_WORK INSTRUCTIONS:_ Repeat exactly the lines from the start of the material below up to and including the "the tuck flap." line.

_DATA EXTRACT:_
******

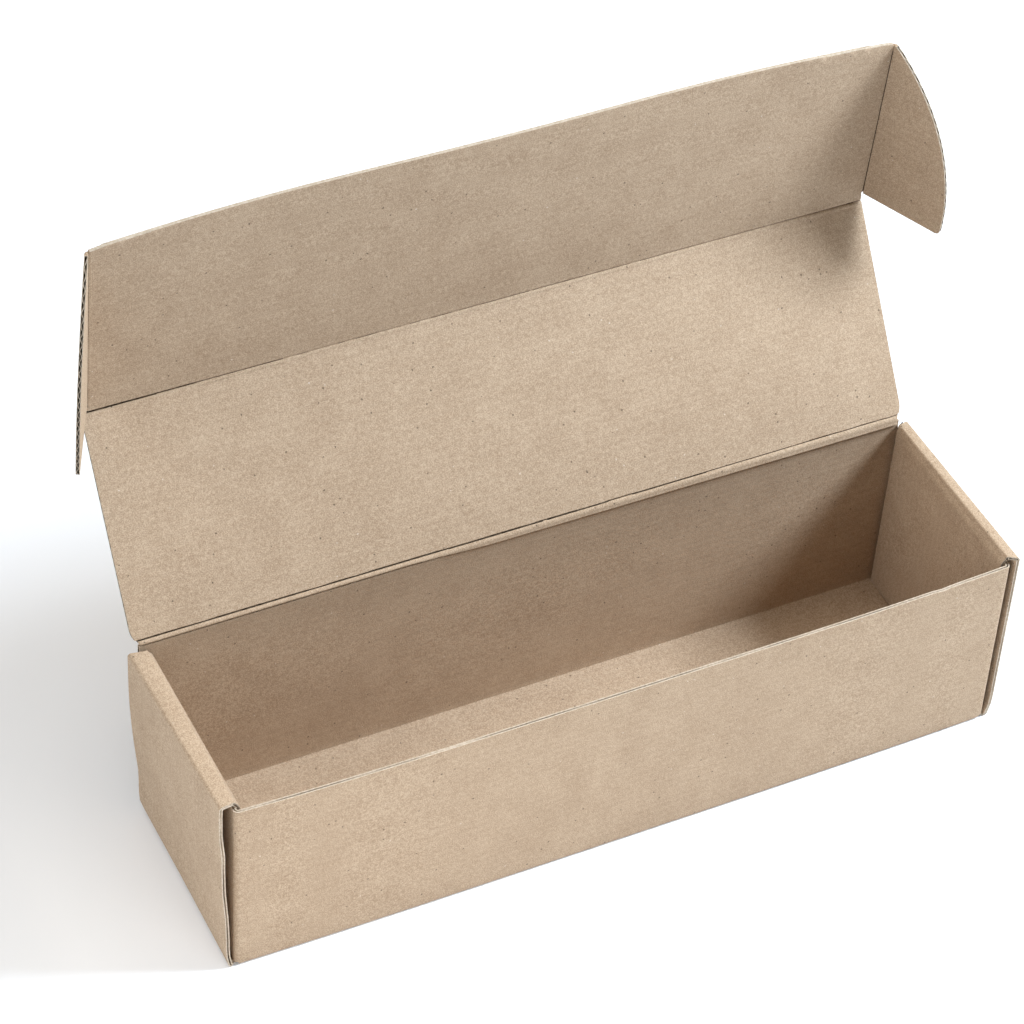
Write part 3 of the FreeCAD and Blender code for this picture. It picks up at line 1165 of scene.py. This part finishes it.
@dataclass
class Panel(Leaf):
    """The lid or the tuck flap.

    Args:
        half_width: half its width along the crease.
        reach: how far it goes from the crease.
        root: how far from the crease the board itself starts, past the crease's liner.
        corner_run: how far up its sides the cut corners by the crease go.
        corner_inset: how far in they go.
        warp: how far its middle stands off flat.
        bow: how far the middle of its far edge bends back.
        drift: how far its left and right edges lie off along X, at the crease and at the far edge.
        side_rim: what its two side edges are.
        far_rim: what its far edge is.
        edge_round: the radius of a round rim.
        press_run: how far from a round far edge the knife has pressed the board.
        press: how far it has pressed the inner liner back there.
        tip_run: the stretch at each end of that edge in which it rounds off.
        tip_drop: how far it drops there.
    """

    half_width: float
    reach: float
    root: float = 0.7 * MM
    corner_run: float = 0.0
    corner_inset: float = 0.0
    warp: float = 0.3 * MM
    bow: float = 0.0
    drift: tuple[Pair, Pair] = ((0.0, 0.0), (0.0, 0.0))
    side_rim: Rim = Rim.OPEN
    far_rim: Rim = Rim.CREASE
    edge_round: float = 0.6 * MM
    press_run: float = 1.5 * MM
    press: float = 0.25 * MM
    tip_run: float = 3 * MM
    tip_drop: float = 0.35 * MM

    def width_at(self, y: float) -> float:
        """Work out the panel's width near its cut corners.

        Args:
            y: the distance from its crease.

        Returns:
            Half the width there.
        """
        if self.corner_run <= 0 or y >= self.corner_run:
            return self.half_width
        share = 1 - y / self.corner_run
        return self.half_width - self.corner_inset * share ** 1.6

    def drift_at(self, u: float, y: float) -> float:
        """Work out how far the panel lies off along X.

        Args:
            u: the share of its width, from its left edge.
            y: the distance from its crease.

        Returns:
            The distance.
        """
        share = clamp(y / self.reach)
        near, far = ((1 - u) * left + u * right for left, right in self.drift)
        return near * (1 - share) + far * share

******

_TASK OUTPUT:_
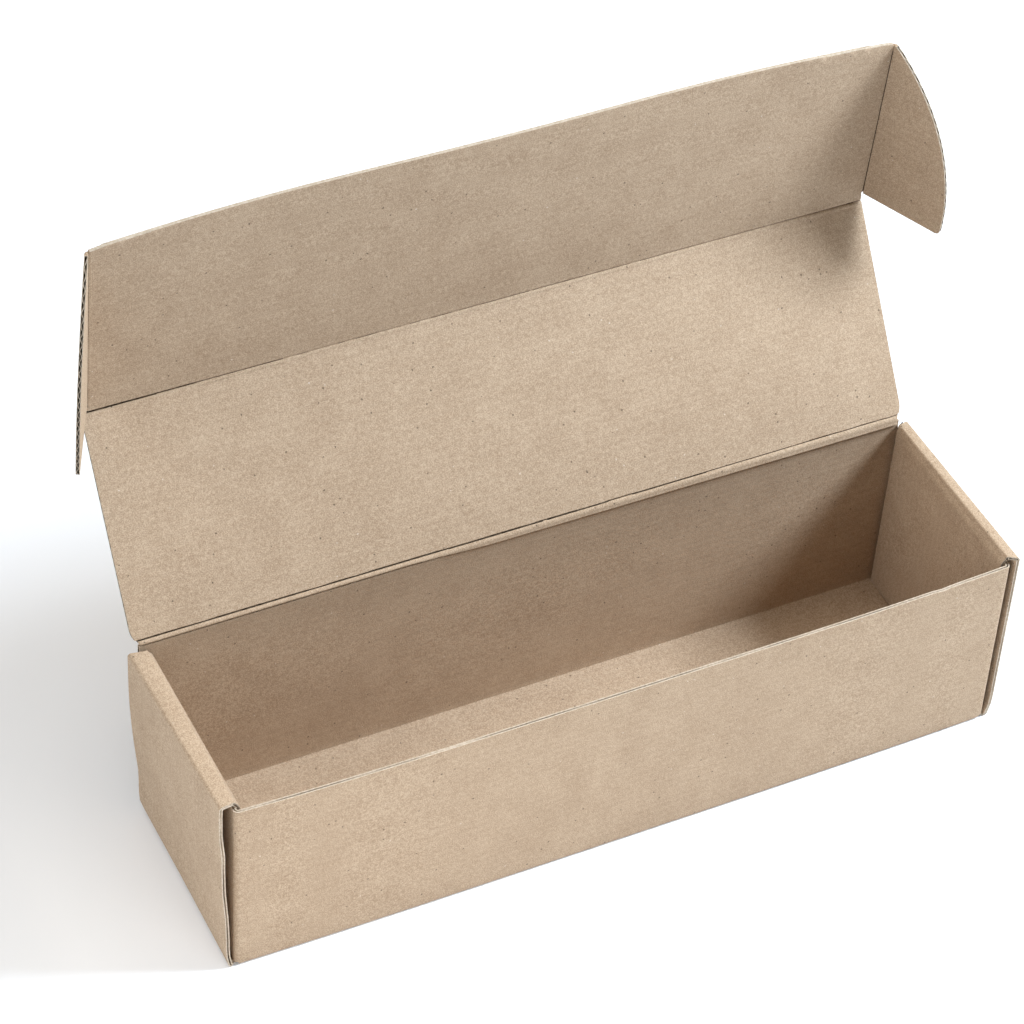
Write part 3 of the FreeCAD and Blender code for this picture. It picks up at line 1165 of scene.py. This part finishes it.
@dataclass
class Panel(Leaf):
    """The lid or the tuck flap.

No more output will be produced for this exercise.